== TASK REQUIREMENTS ==
Reproduce, word for word, every line from the first one down to the line containing "end_seal_t = 0.8; // [0.5:0.1:1]", and nothing else.

== PROVIDED DATA ==
==============================
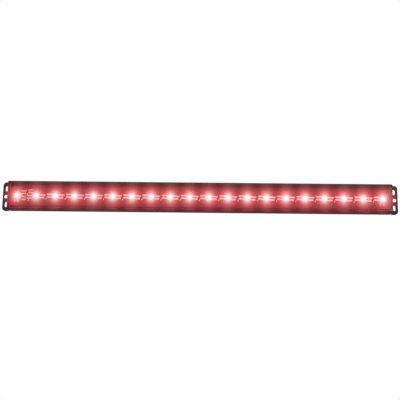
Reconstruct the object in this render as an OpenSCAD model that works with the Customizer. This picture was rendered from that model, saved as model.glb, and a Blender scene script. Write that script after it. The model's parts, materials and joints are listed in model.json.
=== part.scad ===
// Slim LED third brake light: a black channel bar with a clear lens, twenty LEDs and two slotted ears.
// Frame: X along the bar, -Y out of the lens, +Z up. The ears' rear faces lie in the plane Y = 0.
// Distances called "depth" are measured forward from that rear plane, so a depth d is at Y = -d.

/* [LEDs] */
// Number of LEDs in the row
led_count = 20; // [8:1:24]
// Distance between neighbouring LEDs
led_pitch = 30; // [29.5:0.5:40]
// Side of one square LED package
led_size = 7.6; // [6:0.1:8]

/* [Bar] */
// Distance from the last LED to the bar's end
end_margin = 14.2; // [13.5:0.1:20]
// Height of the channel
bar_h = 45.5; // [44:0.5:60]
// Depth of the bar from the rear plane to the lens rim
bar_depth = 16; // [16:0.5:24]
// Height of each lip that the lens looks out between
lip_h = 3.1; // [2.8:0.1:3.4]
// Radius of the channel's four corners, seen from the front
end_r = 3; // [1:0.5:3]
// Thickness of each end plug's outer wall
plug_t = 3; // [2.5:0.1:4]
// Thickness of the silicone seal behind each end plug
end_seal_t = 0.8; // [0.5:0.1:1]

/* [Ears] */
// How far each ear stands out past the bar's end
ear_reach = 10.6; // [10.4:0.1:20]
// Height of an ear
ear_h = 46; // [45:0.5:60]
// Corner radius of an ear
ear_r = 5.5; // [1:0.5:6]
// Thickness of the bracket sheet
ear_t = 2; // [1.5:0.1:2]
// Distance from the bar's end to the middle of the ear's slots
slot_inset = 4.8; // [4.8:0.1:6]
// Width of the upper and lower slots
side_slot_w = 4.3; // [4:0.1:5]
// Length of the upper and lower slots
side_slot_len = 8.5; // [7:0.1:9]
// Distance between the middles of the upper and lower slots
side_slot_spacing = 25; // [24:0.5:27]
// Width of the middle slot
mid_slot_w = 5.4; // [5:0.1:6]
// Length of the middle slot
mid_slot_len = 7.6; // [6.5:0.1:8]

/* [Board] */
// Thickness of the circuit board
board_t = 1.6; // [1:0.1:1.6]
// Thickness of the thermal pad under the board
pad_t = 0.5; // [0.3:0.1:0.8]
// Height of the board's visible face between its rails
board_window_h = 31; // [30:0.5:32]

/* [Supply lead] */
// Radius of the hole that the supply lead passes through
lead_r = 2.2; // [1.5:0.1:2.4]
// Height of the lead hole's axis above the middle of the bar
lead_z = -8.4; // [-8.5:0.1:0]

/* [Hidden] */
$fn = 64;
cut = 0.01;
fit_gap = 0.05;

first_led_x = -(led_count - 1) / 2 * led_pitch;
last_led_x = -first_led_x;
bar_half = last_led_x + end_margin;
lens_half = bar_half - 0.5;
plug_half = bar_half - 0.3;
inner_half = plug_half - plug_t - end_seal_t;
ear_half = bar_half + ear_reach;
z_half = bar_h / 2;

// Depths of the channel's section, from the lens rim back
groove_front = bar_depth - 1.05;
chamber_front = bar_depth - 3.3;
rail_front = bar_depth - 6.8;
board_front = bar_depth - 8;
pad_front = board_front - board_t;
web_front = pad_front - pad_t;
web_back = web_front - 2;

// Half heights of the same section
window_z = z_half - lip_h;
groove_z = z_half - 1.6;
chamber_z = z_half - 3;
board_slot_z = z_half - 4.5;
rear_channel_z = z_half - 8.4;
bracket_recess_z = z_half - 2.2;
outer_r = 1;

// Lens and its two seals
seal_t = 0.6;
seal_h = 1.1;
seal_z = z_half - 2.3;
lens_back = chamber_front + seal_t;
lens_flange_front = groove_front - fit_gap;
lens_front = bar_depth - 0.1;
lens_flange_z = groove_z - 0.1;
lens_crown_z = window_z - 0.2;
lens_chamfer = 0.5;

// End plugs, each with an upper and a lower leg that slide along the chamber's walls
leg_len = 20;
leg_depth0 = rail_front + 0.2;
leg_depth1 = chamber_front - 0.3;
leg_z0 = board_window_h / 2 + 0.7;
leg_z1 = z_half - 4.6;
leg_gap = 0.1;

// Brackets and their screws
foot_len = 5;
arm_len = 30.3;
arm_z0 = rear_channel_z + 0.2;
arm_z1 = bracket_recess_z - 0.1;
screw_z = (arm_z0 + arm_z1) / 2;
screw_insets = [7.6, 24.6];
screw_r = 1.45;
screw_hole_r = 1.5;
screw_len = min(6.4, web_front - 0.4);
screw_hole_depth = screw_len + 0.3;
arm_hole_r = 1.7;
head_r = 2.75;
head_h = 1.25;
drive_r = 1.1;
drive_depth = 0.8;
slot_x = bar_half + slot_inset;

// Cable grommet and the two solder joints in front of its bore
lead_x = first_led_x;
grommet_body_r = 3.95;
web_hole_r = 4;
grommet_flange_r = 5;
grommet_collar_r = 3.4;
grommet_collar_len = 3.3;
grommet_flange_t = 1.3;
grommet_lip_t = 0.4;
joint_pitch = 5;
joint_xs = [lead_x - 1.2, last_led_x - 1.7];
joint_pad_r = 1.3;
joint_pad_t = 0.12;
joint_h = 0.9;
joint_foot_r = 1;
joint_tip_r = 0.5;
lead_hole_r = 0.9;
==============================
== THE COMPLETED TASK ==
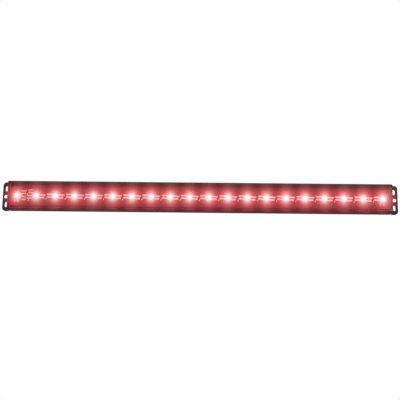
Reconstruct the object in this render as an OpenSCAD model that works with the Customizer. This picture was rendered from that model, saved as model.glb, and a Blender scene script. Write that script after it. The model's parts, materials and joints are listed in model.json.
=== part.scad ===
// Slim LED third brake light: a black channel bar with a clear lens, twenty LEDs and two slotted ears.
// Frame: X along the bar, -Y out of the lens, +Z up. The ears' rear faces lie in the plane Y = 0.
// Distances called "depth" are measured forward from that rear plane, so a depth d is at Y = -d.

/* [LEDs] */
// Number of LEDs in the row
led_count = 20; // [8:1:24]
// Distance between neighbouring LEDs
led_pitch = 30; // [29.5:0.5:40]
// Side of one square LED package
led_size = 7.6; // [6:0.1:8]

/* [Bar] */
// Distance from the last LED to the bar's end
end_margin = 14.2; // [13.5:0.1:20]
// Height of the channel
bar_h = 45.5; // [44:0.5:60]
// Depth of the bar from the rear plane to the lens rim
bar_depth = 16; // [16:0.5:24]
// Height of each lip that the lens looks out between
lip_h = 3.1; // [2.8:0.1:3.4]
// Radius of the channel's four corners, seen from the front
end_r = 3; // [1:0.5:3]
// Thickness of each end plug's outer wall
plug_t = 3; // [2.5:0.1:4]
// Thickness of the silicone seal behind each end plug
end_seal_t = 0.8; // [0.5:0.1:1]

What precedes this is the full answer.